— start of INFORMATION SHOWN —
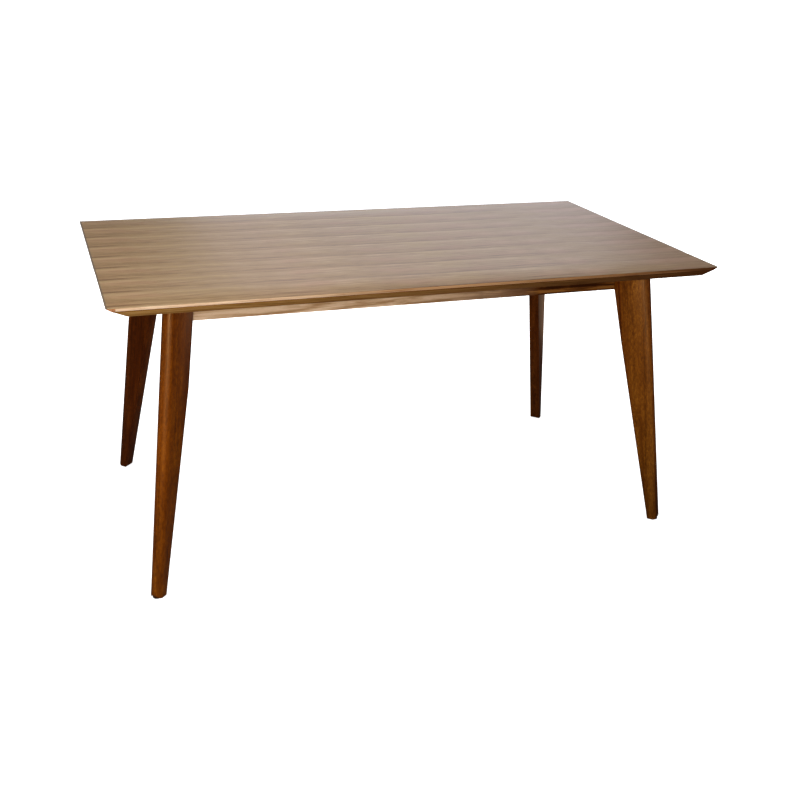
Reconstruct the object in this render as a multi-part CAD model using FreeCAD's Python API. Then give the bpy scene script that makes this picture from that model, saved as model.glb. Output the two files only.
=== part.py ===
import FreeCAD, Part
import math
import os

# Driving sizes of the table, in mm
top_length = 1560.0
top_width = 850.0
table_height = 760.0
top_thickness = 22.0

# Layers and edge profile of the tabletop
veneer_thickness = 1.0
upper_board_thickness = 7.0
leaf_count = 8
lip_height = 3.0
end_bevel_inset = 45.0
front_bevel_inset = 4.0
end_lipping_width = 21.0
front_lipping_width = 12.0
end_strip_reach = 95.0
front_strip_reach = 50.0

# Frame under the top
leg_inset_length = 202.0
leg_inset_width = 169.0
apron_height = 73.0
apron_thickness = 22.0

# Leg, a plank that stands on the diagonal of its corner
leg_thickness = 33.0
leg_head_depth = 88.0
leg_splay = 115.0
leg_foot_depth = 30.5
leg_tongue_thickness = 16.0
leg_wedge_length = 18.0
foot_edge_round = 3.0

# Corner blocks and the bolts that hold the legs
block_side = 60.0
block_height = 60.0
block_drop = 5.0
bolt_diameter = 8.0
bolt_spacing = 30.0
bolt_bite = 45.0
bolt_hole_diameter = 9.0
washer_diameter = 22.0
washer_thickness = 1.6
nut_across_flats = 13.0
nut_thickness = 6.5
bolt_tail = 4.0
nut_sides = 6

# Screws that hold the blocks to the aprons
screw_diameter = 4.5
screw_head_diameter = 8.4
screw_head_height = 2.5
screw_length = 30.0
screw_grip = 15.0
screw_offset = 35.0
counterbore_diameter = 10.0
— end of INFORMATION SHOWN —
_WRITTEN TASK:_
Pick out lines containing the word "FreeCAD", each one as written.

_EXERCISE RESULT:_
Reconstruct the object in this render as a multi-part CAD model using FreeCAD's Python API. Then give the bpy scene script that makes this picture from that model, saved as model.glb. Output the two files only.
import FreeCAD, Part